-- Begin Collected material --
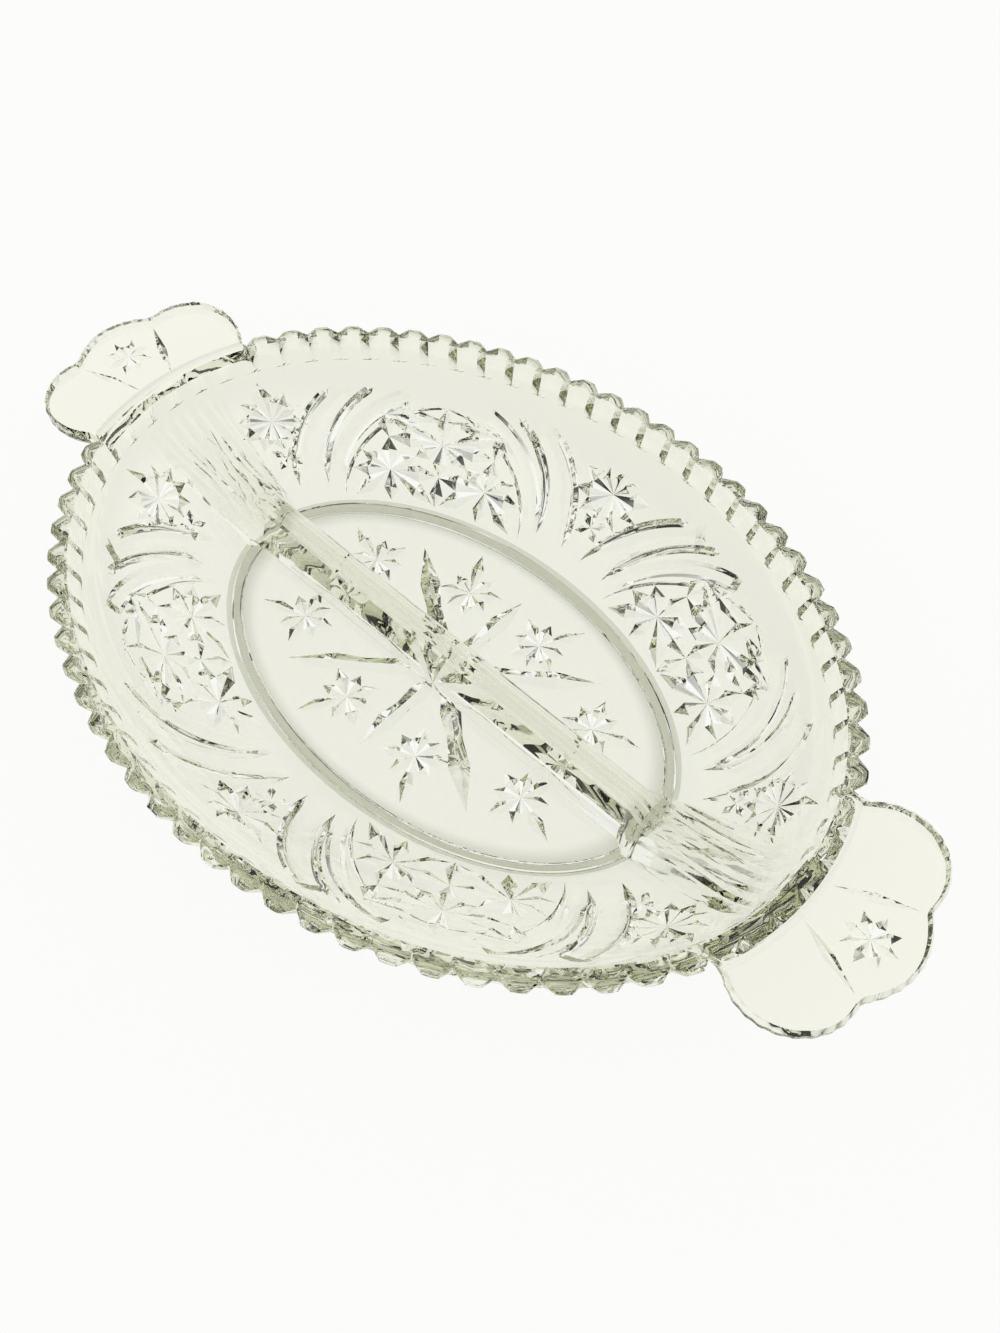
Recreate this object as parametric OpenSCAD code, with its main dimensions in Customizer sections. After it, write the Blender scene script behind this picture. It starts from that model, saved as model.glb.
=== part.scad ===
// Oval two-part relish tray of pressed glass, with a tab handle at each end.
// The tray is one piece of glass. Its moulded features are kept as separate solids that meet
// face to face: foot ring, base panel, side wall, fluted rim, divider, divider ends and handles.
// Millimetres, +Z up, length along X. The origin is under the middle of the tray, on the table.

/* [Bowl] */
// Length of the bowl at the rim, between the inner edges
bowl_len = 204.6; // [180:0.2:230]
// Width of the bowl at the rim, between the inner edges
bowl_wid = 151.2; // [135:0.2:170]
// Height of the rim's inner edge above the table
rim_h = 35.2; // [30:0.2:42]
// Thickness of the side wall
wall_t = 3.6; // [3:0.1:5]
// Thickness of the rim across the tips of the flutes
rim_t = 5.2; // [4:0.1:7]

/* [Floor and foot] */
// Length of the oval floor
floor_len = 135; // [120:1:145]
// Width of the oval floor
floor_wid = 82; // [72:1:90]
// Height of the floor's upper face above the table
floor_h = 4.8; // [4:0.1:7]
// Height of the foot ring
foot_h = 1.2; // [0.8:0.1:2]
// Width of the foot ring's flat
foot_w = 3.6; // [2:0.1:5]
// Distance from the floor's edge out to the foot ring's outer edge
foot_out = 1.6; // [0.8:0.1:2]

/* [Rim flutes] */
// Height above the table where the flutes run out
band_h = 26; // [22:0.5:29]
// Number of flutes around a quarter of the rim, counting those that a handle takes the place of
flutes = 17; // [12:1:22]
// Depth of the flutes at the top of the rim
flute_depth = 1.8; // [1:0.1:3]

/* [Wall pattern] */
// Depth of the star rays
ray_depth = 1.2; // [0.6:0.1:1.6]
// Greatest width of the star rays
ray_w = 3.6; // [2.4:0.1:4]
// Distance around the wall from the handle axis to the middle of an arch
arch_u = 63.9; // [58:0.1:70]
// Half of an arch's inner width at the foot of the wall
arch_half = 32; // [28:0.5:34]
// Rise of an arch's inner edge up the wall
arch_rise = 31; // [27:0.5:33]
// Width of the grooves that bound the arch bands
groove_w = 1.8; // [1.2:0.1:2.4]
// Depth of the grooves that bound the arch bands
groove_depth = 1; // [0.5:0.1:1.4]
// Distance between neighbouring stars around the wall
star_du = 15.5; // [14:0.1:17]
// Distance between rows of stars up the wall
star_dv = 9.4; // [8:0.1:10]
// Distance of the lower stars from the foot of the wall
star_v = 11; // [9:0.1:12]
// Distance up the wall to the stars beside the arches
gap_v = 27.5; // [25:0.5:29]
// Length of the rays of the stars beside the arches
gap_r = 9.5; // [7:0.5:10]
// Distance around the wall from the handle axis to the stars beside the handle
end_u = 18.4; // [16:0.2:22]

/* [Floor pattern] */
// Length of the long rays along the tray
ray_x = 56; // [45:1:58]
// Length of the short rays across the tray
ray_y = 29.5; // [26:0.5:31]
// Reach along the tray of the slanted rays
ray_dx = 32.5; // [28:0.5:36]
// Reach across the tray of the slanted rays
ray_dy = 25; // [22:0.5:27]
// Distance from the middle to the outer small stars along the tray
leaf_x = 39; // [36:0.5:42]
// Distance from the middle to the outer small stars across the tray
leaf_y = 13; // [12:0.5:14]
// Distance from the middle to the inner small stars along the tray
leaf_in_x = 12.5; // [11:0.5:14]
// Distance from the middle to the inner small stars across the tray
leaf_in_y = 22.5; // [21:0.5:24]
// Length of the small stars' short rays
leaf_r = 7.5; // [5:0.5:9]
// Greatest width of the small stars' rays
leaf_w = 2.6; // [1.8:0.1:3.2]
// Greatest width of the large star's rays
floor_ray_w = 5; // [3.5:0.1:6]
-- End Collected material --
What to produce: What are the exact lines from the beginning of the material through the line containing "foot_out = 1.6; // [0.8:0.1:2]"? Write out those lines alone.

Task output:
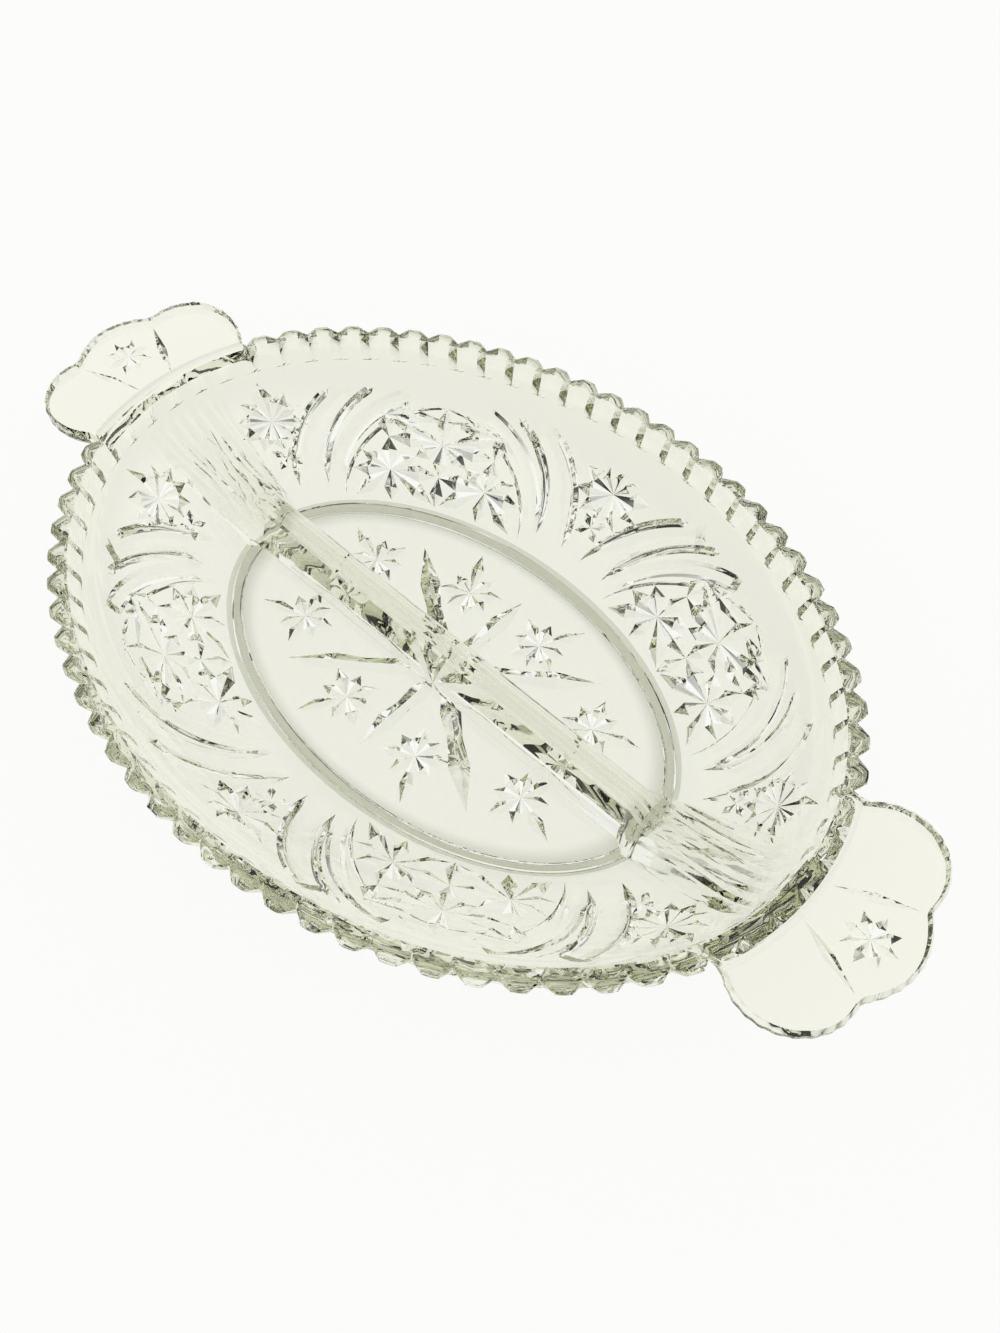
Recreate this object as parametric OpenSCAD code, with its main dimensions in Customizer sections. After it, write the Blender scene script behind this picture. It starts from that model, saved as model.glb.
=== part.scad ===
// Oval two-part relish tray of pressed glass, with a tab handle at each end.
// The tray is one piece of glass. Its moulded features are kept as separate solids that meet
// face to face: foot ring, base panel, side wall, fluted rim, divider, divider ends and handles.
// Millimetres, +Z up, length along X. The origin is under the middle of the tray, on the table.

/* [Bowl] */
// Length of the bowl at the rim, between the inner edges
bowl_len = 204.6; // [180:0.2:230]
// Width of the bowl at the rim, between the inner edges
bowl_wid = 151.2; // [135:0.2:170]
// Height of the rim's inner edge above the table
rim_h = 35.2; // [30:0.2:42]
// Thickness of the side wall
wall_t = 3.6; // [3:0.1:5]
// Thickness of the rim across the tips of the flutes
rim_t = 5.2; // [4:0.1:7]

/* [Floor and foot] */
// Length of the oval floor
floor_len = 135; // [120:1:145]
// Width of the oval floor
floor_wid = 82; // [72:1:90]
// Height of the floor's upper face above the table
floor_h = 4.8; // [4:0.1:7]
// Height of the foot ring
foot_h = 1.2; // [0.8:0.1:2]
// Width of the foot ring's flat
foot_w = 3.6; // [2:0.1:5]
// Distance from the floor's edge out to the foot ring's outer edge
foot_out = 1.6; // [0.8:0.1:2]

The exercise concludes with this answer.